I am trying to optimize my C# MCTS-solution and can’t understand how do you reach so large numbers of rollouts.

What I have done already:

  1. Board is two bitmasks: for X and for O.
  2. GetMoves is something like (X | O).GetBitsSet() implemented with TrailingZeroCount technique.
  3. Win is determined by comparing with 8 win-sequence bit-masks.

It gives me ~2k playouts on the second turn with max tree depth ~8. And 140-100 place in the Gold Legue.

Profiler shows me, that

  1. 30% of time I spend in GetMoves function
  2. 20% of time I spend in the UCT function (log and sqrt calculation I think)
  3. 10% — in HasWinSequence function.

I have no idea how to do 25k rollouts instead of 2k :frowning:
I will be grateful for any hints.

Do you have bitboard?
Do you have table for every possible moves for every possible states?
Do you have table for wins for every possible state?

Additional:
Do you reuse tree from previous turn?

1 Like

Your implementation seems on the right track

  • For the win check, you can do much better by using the bitboard as an index into a 512 sized lookup table.
  • Your GetMoves is using lots of time for checking bits in a mask. There is something to dig here.
  • C# is a nice language but it’s not fast enough. You should really consider using C++ or Rust
1 Like

I would like to know how the smaller board is chosen each turn.

I use an empty list in my code, and append each valid_action_count to this list each turn.
Then I use the debug print to determine how many and what actions are available each turn.
What I see is that on turn 1, I have 91 ( 9x9) actions to choose from. Excellent.
However on my second turn, I have only 9 actions in the valid_action_count list.

Am I correct in observing that after the first turn I am forced to place my mark in a random smaller board rather than one of my own choosing?

From the rules:

When a player plays on a small board, he also decides where the next player will be allowed to play: for example, if a player has played in the bottom left square of one of the small boards, the next player will play on the small board located at the bottom left square of the main board.

If a player is sent to a board that is either already won, or full, then that player is allowed to play in any empty square.

1 Like

Thanks, for some reason when I read that the first time I misinterpreted it to mean that the next player has to play on the same small board. I’m not sure why I understood it better with your copy paste, but I appreciate it, thanks.

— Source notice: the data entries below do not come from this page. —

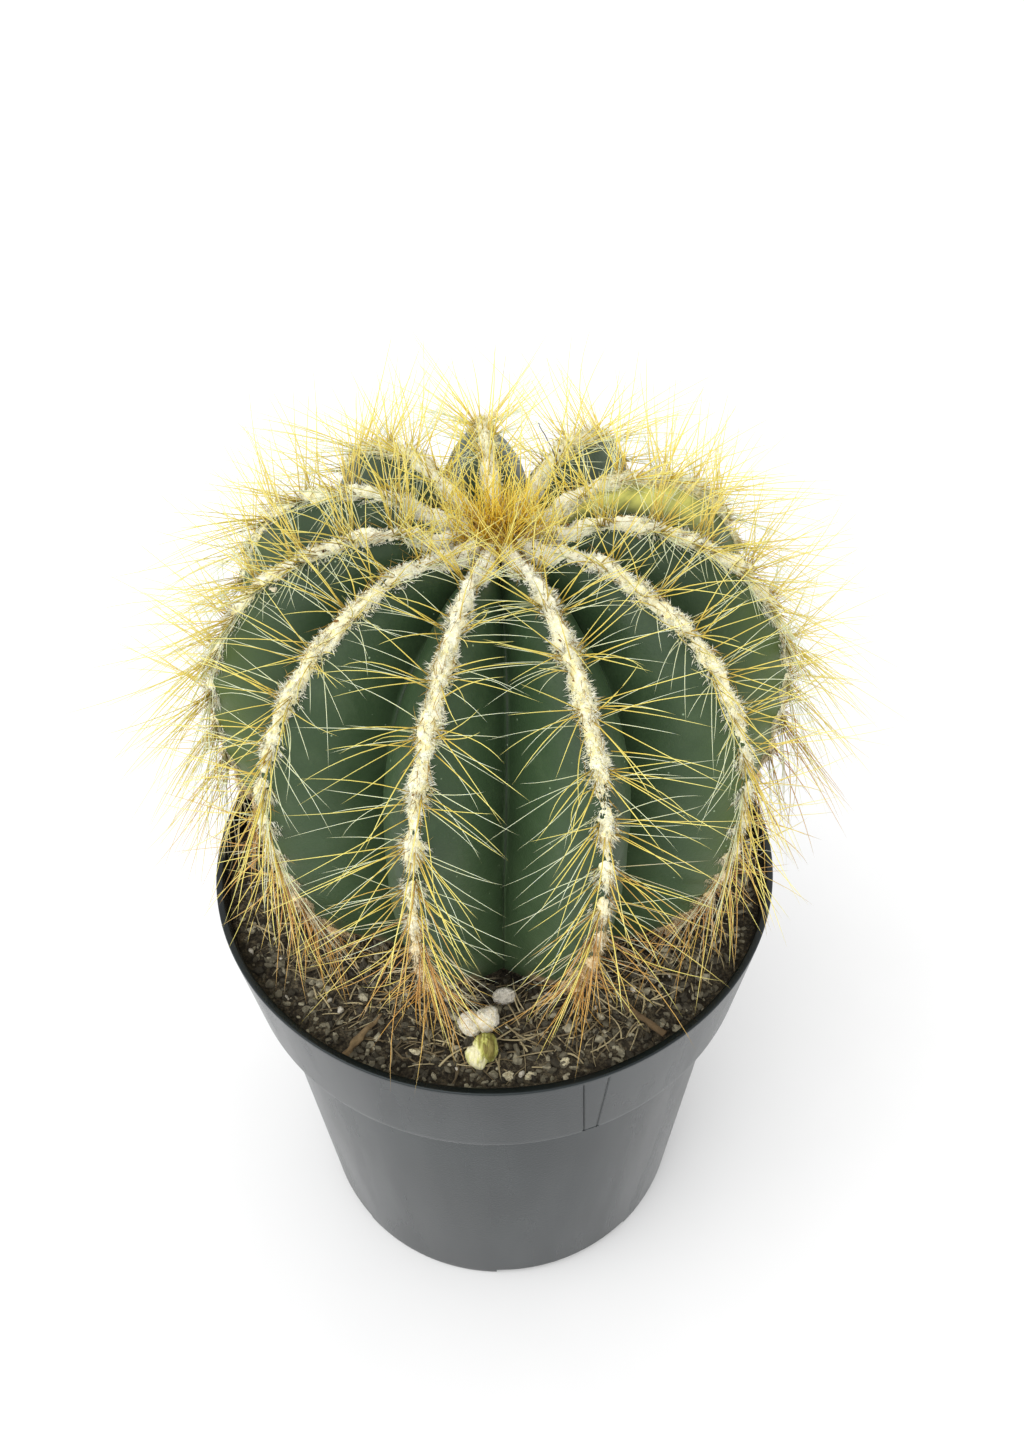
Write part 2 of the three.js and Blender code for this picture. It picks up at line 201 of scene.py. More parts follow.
def growBristles(roots, ways, bends, lengths, radii, steps, sides, tone, material=0, taper=1.5):
    # strands that leave their roots along ways, bend off and thin out to a point
    t = np.linspace(0, 1, steps + 1)
    shape = ways[:, None] * t[:, None] + bends[:, None] * t[:, None] ** 2
    line = roots[:, None] + lengths[:, None, None] * shape
    forward = unit(np.gradient(line, axis=1))
    helper = np.where(np.abs(forward[..., 2:]) < 0.9, [0.0, 0.0, 1.0], [1.0, 0.0, 0.0])
    side = unit(np.cross(forward, helper))
    other = np.cross(forward, side)
    angle = fullTurn * np.arange(sides) / sides
    rim = side[:, :-1, None] * np.cos(angle)[:, None] + other[:, :-1, None] * np.sin(angle)[:, None]
    thick = radii[:, None] * blendTo(1, tipShare, t[:-1] ** taper)
    rings = line[:, :-1, None] + rim * thick[..., None, None]
    count, each = len(roots), steps * sides + 1
    points = np.concatenate([rings.reshape(count, -1, 3), line[:, -1:]], axis=1).reshape(-1, 3)
    along = np.append(np.repeat(t[:-1], sides), 1.0)
    strandMap = np.stack([np.tile(along, count), np.repeat(tone, each)], axis=-1)
    j = np.arange(sides)
    lastRing = (steps - 1) * sides
    tip = np.stack([lastRing + j, lastRing + (j + 1) % sides, np.full(sides, steps * sides)], axis=-1)
    starts = (np.arange(count) * each)[:, None, None]
    faces = [gridFaces(steps, sides, wrap=True), tip, j[None, ::-1]]
    faces = [(f[None] + starts).reshape(-1, f.shape[1]) for f in faces]
    return {"points": points, "faces": faces, "map": strandMap, "material": material}


def roundBall(detail):
    # points and triangles of a geodesic ball of radius 1
    mesh = bpy.data.meshes.new("ball")
    form = bmesh.new()
    bmesh.ops.create_icosphere(form, subdivisions=detail, radius=1)
    form.to_mesh(mesh)
    form.free()
    points = np.array([v.co for v in mesh.vertices])
    faces = np.array([p.vertices for p in mesh.polygons])
    bpy.data.meshes.remove(mesh)
    return points, faces


# small tools for materials

def makeMaterial(name, roughness=0.5, **sockets):
    material = bpy.data.materials.new(name)
    material.use_nodes = True
    shader = material.node_tree.nodes["Principled BSDF"]
    shader.inputs["Roughness"].default_value = roughness
    for socket, value in sockets.items():
        shader.inputs[socket.replace("_", " ")].default_value = value
    return material, material.node_tree, shader


def softLight(weight, *reach):
    # light that goes in and comes out again; reach is in millimetres for red, green and blue
    return {"Subsurface_Weight": weight, "Subsurface_Scale": 1.0,
            "Subsurface_Radius": tuple(part * mm for part in reach)}


def addNode(tree, kind, inputs=None, **settings):
    node = tree.nodes.new(kind)
    for key, value in settings.items():
        setattr(node, key, value)
    for key, value in (inputs or {}).items():
        if isinstance(value, bpy.types.NodeSocket):
            tree.links.new(value, node.inputs[key])
        else:
            node.inputs[key].default_value = value
    return node


def ownSpace(tree):
    return addNode(tree, "ShaderNodeTexCoord").outputs["Object"]


def splitParts(tree, vector):
    return addNode(tree, "ShaderNodeSeparateXYZ", {0: vector}).outputs


def paintedShare(tree, name):
    return addNode(tree, "ShaderNodeAttribute", attribute_name=name).outputs["Fac"]


def noiseFactor(tree, scale, detail=3.0, roughness=0.5, stretch=None):
    # noise from 0 to 1 in the object's own space; scale counts lumps per metre
    place = ownSpace(tree)
    if stretch:
        place = addNode(tree, "ShaderNodeMapping", {"Vector": place, "Scale": stretch}).outputs[0]
    inputs = {"Vector": place, "Scale": scale, "Detail": detail, "Roughness": roughness}
    return addNode(tree, "ShaderNodeTexNoise", inputs).outputs["Fac"]


def fromRange(tree, value, low, high, to=(0.0, 1.0)):
    inputs = {"Value": value, "From Min": low, "From Max": high, "To Min": to[0], "To Max": to[1]}
    return addNode(tree, "ShaderNodeMapRange", inputs, interpolation_type="SMOOTHSTEP").outputs[0]


def patches(tree, scale, detail, roughness, low, high, to=(0.0, 1.0), stretch=None):
    # patches of noise with soft edges, none where it is under low and full where it is over high
    return fromRange(tree, noiseFactor(tree, scale, detail, roughness, stretch), low, high, to)


def rgb(code):
    # a linear colour from the usual six-figure code
    parts = [int(code[k:k + 2], 16) / 255 for k in (0, 2, 4)]
    return tuple(((c + 0.055) / 1.055) ** 2.4 if c > 0.04045 else c / 12.92 for c in parts) + (1.0,)


def mixColour(tree, factor, a, b, mode="MIX"):
    a, b = (rgb(value) if isinstance(value, str) else value for value in (a, b))
    inputs = {0: factor, 6: a, 7: b}
    return addNode(tree, "ShaderNodeMix", inputs, data_type="RGBA", blend_type=mode).outputs[2]


def calculate(tree, operation, a, b=0.5, clamp=False):
    return addNode(tree, "ShaderNodeMath", {0: a, 1: b}, operation=operation, use_clamp=clamp).outputs[0]


def tint(tree, colour, share, code, strength):
    # lays a second colour over the first one, by share times strength
    return mixColour(tree, calculate(tree, "MULTIPLY", share, strength), colour, code)


def colourRamp(tree, factor, stops):
    node = addNode(tree, "ShaderNodeValToRGB", {"Fac": factor})
    elements = node.color_ramp.elements
    while len(elements) < len(stops):
        elements.new(0.5)
    for element, (position, code) in zip(elements, stops):
        element.position, element.color = position, rgb(code)
    return node.outputs["Color"]


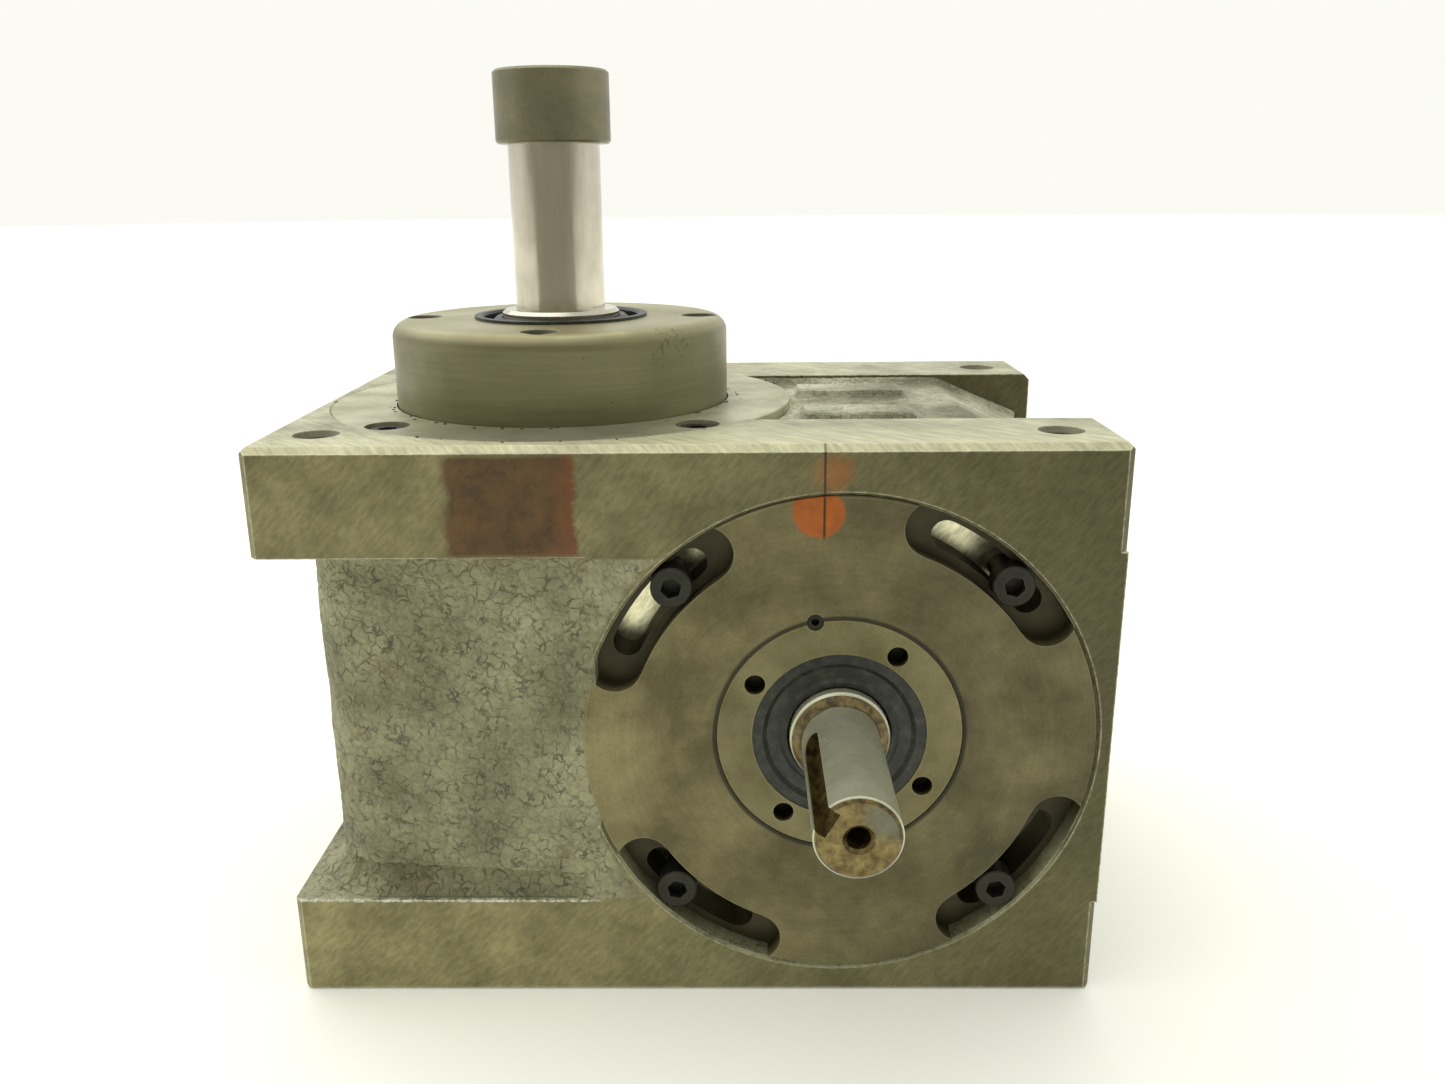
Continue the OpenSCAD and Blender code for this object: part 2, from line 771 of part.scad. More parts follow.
// Point on the rib at cam angle a, radius r about the output axis and swing s
function rib_point(a, r, s) =
  let (out = centre_distance - r * cos(s))
  [-out * cos(a), out * sin(a), -r * sin(s)];
function rib_section(a) =
  let (s = -a / follower_count, tip_half = rib_half(cam_tip), root = cam_root + 2,
    root_half = rib_half(root))
  [rib_point(a, cam_tip, s - tip_half), rib_point(a, cam_tip, s + tip_half),
    rib_point(a, root, s + root_half), rib_point(a, root, s - root_half)];

module cam_rib() {
  count = 2 * rib_reach / rib_step;
  points = [for (i = [0 : count]) each rib_section(-rib_reach + i * rib_step)];
  sides = [for (i = [0 : count - 1], j = [0 : 3])
    let (a = 4 * i + j, b = 4 * i + (j + 1) % 4) each [[a, b, a + 4], [b, b + 4, a + 4]]];
  last = 4 * count;
  ends = [[0, 2, 1], [0, 3, 2], [last, last + 1, last + 2], [last, last + 2, last + 3]];
  polyhedron(points, concat(sides, ends), convexity = 6);
}

module globoidal_cam() {
  end_radius = centre_distance - sqrt(pow(cam_root, 2) - pow(cam_half_length, 2));
  color("#8d8d88") on_input_axis() difference() {
    union() {
      rotate_extrude() difference() {
        translate([0, -cam_half_length]) square([end_radius, 2 * cam_half_length]);
        translate([centre_distance, 0]) circle(r = cam_root);
      }
      ring(cam_bore - cut, 26, -bearing_inner, bearing_inner);
      cam_rib();
    }
    bore(cam_bore, -bearing_inner + 2, bearing_inner - 2);
    for (s = [0, 1]) mirror([0, 0, s]) translate([0, 0, bearing_inner - 2 - 0.01])
      cylinder(r1 = cam_bore, r2 = shaft_seat_radius, h = 2.02);
    rotate([0, 0, 180]) translate([cam_bore - 5, -5, -bearing_inner - cut])
      cube([8, 10, 2 * bearing_inner + 2 * cut]);
  }
}

// ---- Output hub ----

module follower_places(indices) {
  for (i = indices) rotate([0, 0, (i - 0.5) * step_angle])
    translate([0, 0, input_height]) rotate([0, 90, 0]) children();
}

module hub_profile() {
  difference() {
    polygon([[hub_bore_radius, 24], [lower_bearing_bore, 24],
      [lower_bearing_bore, lower_bearing_top], [38, lower_bearing_top], [38, turret_bottom],
      [turret_radius, turret_bottom], [turret_radius, main_bearing_bottom - 2],
      [main_bearing_bore + 2, main_bearing_bottom - 2], [main_bearing_bore + 2, main_bearing_bottom],
      [main_bearing_bore, main_bearing_bottom], [main_bearing_bore, main_bearing_top],
      [hub_radius, main_bearing_top], [hub_radius, hub_top], [hub_bore_radius, hub_top]]);
    translate([hub_radius - hub_rounding, hub_top - hub_rounding]) difference() {
      square(hub_rounding + cut);
      circle(r = hub_rounding);
    }
    translate([0, hub_top - post_seal_depth]) square([post_seal_radius, post_seal_depth + cut]);
  }
}

module output_hub() {
  color("#8a8467") difference() {
    rotate_extrude() hub_profile();
    for (a = [0 : 90 : 270]) rotate([0, 0, a]) translate([hub_hole_circle, 0, hub_top])
      tapped_hole(corner_hole_radius, 20, 6.5);
    follower_places([1 : follower_count]) bore(stud_radius, 28, turret_radius + cut);
  }
}

module follower_studs() {
  color("#a0a09a") follower_places([1 : follower_count]) {
    bore(stud_radius, 28, follower_outer - 1);
    bore(7.5, follower_outer - 2, follower_outer - 0.4);
  }
}

module cam_follower(index) {
  color("#c4c4c0") follower_places([index]) difference() {
    bore(follower_radius, follower_inner, follower_outer);
    bore(stud_radius + sunk, follower_inner - cut, follower_outer + cut);
    bore(7.9, follower_outer - 2.4, follower_outer + cut);
    translate([0, 0, follower_outer]) bevel_ring(follower_radius, 0.8);
  }
}

module cam_follower_1() { cam_follower(1); }
module cam_follower_2() { cam_follower(2); }
module cam_follower_3() { cam_follower(3); }
module cam_follower_4() { cam_follower(4); }
module cam_follower_5() { cam_follower(5); }
module cam_follower_6() { cam_follower(6); }
module cam_follower_7() { cam_follower(7); }
module cam_follower_8() { cam_follower(8); }

module post_seal() {
  gap = 0.4;
  lip = post_shoulder_radius + gap;
  color("#20262b") translate([0, 0, hub_top]) rotate_extrude() polygon([
    [post_seal_radius, -post_seal_depth], [post_seal_radius, 1], [28.6, 1], [27.8, 0.2],
    [27.8, -5], [25, -6.2], [24.2, -0.4], [23, 0.6], [lip, 0.2], [lip, -1],
    [22.6, -3.4], [22.8, -7.6], [lip, -9.4], [lip, -post_seal_depth]]);
}

module hub_lock_nut() {
  color("#77756a") difference() {
    ring(lower_bearing_bore, 45, 24, lower_bearing_bottom);
    for (a = [0 : 90 : 270]) rotate([0, 0, a]) translate([42, -3.5, 23]) cube([5, 7, 10]);
  }
}

housing();
retainer_disc();
retainer_screws();
hub_dust_seal();
front_flange();
rear_flange();
flange_screws();
flange_o_rings();
front_bearing_nut();
rear_bearing_nut();
nut_lock_screws();
input_shaft_seal();
rear_end_cap();
front_bearing_outer_ring();
rear_bearing_outer_ring();
main_bearing_outer_ring();
lower_bearing_outer_ring();
bottom_cover();
cover_screws();
cover_o_ring();
centre_post();
post_screws();
post_collar();
oil_fill_plug();
oil_drain_plug();
oil_sight_glass();
input_shaft();
globoidal_cam();
cam_key();
front_bearing_inner_ring();
rear_bearing_inner_ring();
front_bearing_cage();
front_bearing_rollers();
rear_bearing_cage();
rear_bearing_rollers();
output_hub();
follower_studs();
post_seal();
hub_lock_nut();
main_bearing_inner_ring();
lower_bearing_inner_ring();
main_bearing_cage();
main_bearing_balls();
lower_bearing_cage();
lower_bearing_balls();
cam_follower_1();
cam_follower_2();
cam_follower_3();
cam_follower_4();
cam_follower_5();
cam_follower_6();
cam_follower_7();
cam_follower_8();
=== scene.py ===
import math
import random
import bmesh
import bpy
from mathutils import Matrix, Vector, noise


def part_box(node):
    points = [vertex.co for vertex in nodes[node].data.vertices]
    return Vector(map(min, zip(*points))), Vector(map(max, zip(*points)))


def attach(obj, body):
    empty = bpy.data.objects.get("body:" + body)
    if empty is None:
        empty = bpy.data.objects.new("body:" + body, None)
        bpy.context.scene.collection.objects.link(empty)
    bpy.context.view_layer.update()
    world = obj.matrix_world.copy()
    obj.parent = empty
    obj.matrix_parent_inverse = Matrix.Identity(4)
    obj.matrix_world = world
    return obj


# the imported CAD, and the places of its pieces that the finishes refer to, in metres
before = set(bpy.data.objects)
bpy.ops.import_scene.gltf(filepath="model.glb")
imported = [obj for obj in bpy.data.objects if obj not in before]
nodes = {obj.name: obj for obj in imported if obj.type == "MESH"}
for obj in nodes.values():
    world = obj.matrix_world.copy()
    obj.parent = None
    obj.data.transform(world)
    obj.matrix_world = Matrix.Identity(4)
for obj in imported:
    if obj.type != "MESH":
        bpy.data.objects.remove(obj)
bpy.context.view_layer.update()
housingLow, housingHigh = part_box("housing")
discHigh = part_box("retainer_disc")[1]
flangeLow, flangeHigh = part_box("front_flange")
shaftLow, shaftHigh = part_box("input_shaft")
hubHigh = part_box("output_hub")[1]
flangeX = (flangeLow.x + flangeHigh.x) / 2
flangeZ = (flangeLow.z + flangeHigh.z) / 2
shaftX = (shaftLow.x + shaftHigh.x) / 2
shaftZ = (shaftLow.z + shaftHigh.z) / 2
nutLow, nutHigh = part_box("front_bearing_nut")
nutRadius = (nutHigh.x - nutLow.x) / 2
print("frame loaded")

# viewing camera, standing a little above the table in front of the input shaft
cameraPlan = {
    "place": (0.06373, -0.4405, 0.26329),  # metres from the output axis at the base
    "lens": 29.82, "sensor": 36,  # mm
    "pan": 0.76, "tilt": -16.42, "roll": -0.49,  # degrees
    "nearest": 0.01, "farthest": 60,  # metres
}


def makeCamera(plan):
    lensData = bpy.data.cameras.new("viewCamera")
    lensData.lens = plan["lens"]
    lensData.sensor_width = plan["sensor"]
    lensData.clip_start = plan["nearest"]
    lensData.clip_end = plan["farthest"]
    camera = bpy.data.objects.new("viewCamera", lensData)
    bpy.context.scene.collection.objects.link(camera)
    pan = Matrix.Rotation(math.radians(plan["pan"]), 4, "Z")
    tilt = Matrix.Rotation(math.radians(90 + plan["tilt"]), 4, "X")
    roll = Matrix.Rotation(math.radians(plan["roll"]), 4, "Z")
    camera.matrix_world = Matrix.Translation(plan["place"]) @ pan @ tilt @ roll
    bpy.context.scene.camera = camera


makeCamera(cameraPlan)
print("camera placed")


def linear(code):  # sRGB hex value to linear RGBA
    parts = [int(code[i:i + 2], 16) / 255 for i in (1, 3, 5)]
    return [p / 12.92 if p <= 0.04045 else ((p + 0.055) / 1.055) ** 2.4 for p in parts] + [1]


def perMetre(millimetres):  # pattern scale from the real size of one feature
    return 1000 / millimetres


def addNode(tree, kind, links=None, output=0, **settings):
    node = tree.nodes.new("ShaderNode" + kind)
    for name, value in settings.items():
        setattr(node, name, value)
    for key, value in (links or {}).items():
        if isinstance(value, bpy.types.NodeSocket):
            tree.links.new(value, node.inputs[key])
        else:
            node.inputs[key].default_value = value
    return node.outputs if output is None else node.outputs[output]


def newMaterial(name, metallic, roughness):
    material = bpy.data.materials.new(name)
    material.use_nodes = True
    tree = material.node_tree
    shader = tree.nodes["Principled BSDF"]
    shader.inputs["Metallic"].default_value = metallic
    shader.inputs["Roughness"].default_value = roughness
    return material, tree, shader


def edgeMask(tree, radius):  # 1 along sharp edges, 0 on open faces
    rounded = addNode(tree, "Bevel", {"Radius": radius}, samples=4)
    flat = addNode(tree, "NewGeometry", output="Normal")
    facing = addNode(tree, "VectorMath", {0: rounded, 1: flat}, "Value", operation="DOT_PRODUCT")
    return addNode(tree, "MapRange", {0: facing, 1: 0.995, 2: 0.86})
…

I implemented minimax for wood league, but it always times out. Any suggestions?

import sys

PLAYER = 1
OPP = -1
EMPTY = 0
def findBestMove(board): 
    bestMove = [-1, -1]
    bestVal = -1000
    for i in range(len(board)):
        for j in range(len(board[0])):
            board[i][j] = PLAYER
            moveVal = minimax(board, 0, False)
            board[i][j] = EMPTY
            if moveVal > bestVal:
                bestMove = [i, j]
                bestVal = moveVal
    return bestMove

def minimax(board, depth, isMax):
    score = evaluate(board)
    if score == 10 or score == -10:
        return score
    if (isMovesLeft(board) == False) :
        return 0
    if isMax:
        best = -1000
        for i in range(len(board)):
            for j in range(len(board[0])):
                if board[i][j] == EMPTY:
                    board[i][j] = PLAYER
                    best = max( best, minimax(board, depth + 1, not isMax) )
                    board[i][j] = EMPTY
        return best
    else:
        best = 1000
        for i in range(len(board)):
            for j in range(len(board[0])):
                if board[i][j] == EMPTY:
                    board[i][j] = OPP
                    best = min( best, minimax(board, depth + 1, not isMax))
                    board[i][j] = EMPTY
        return best

def evaluate(board) :
    for row in range(3) :    
        if (board[row][0] == board[row][1] and board[row][1] == board[row][2]) :       
            if (board[row][0] == PLAYER) :
                return 10
            elif (board[row][0] == OPP) :
                return -10
    for col in range(3) :
        if (board[0][col] == board[1][col] and board[1][col] == board[2][col]) :
            if (board[0][col] == PLAYER) :
                return 10
            elif (board[0][col] == OPP) :
                return -10
    if (board[0][0] == board[1][1] and board[1][1] == board[2][2]) :
        if (board[0][0] == PLAYER) :
            return 10
        elif (board[0][0] == OPP) :
            return -10
    if (board[0][2] == board[1][1] and board[1][1] == board[2][0]) :
        if (board[0][2] == PLAYER) :
            return 10
        elif (board[0][2] == OPP) :
            return -10
    return 0

def isMovesLeft(board):
    for i in range(len(board)):
        for j in range(len(board[0])):
            if board[i][j] == EMPTY:
                return True
    return False

# game loop
target = [-1, -1]
boardState = [[EMPTY, EMPTY, EMPTY], [EMPTY, EMPTY, EMPTY], [EMPTY, EMPTY, EMPTY]]
while True:
    print(boardState, file=sys.stderr, flush=True)
    opponent_row, opponent_col = [int(i) for i in input().split()]
    if opponent_row != -1:
        boardState[opponent_row][opponent_col] = -1
    valid_action_count = int(input())
    target = findBestMove(boardState)
    print(target[0], target[1], sep = ' ')

no max depth …
maybe not a good idea :wink:

4 Likes

How is the time measured?
Because sometimes I get a timeout, and sometimes, if I rerun it with same settings, it works.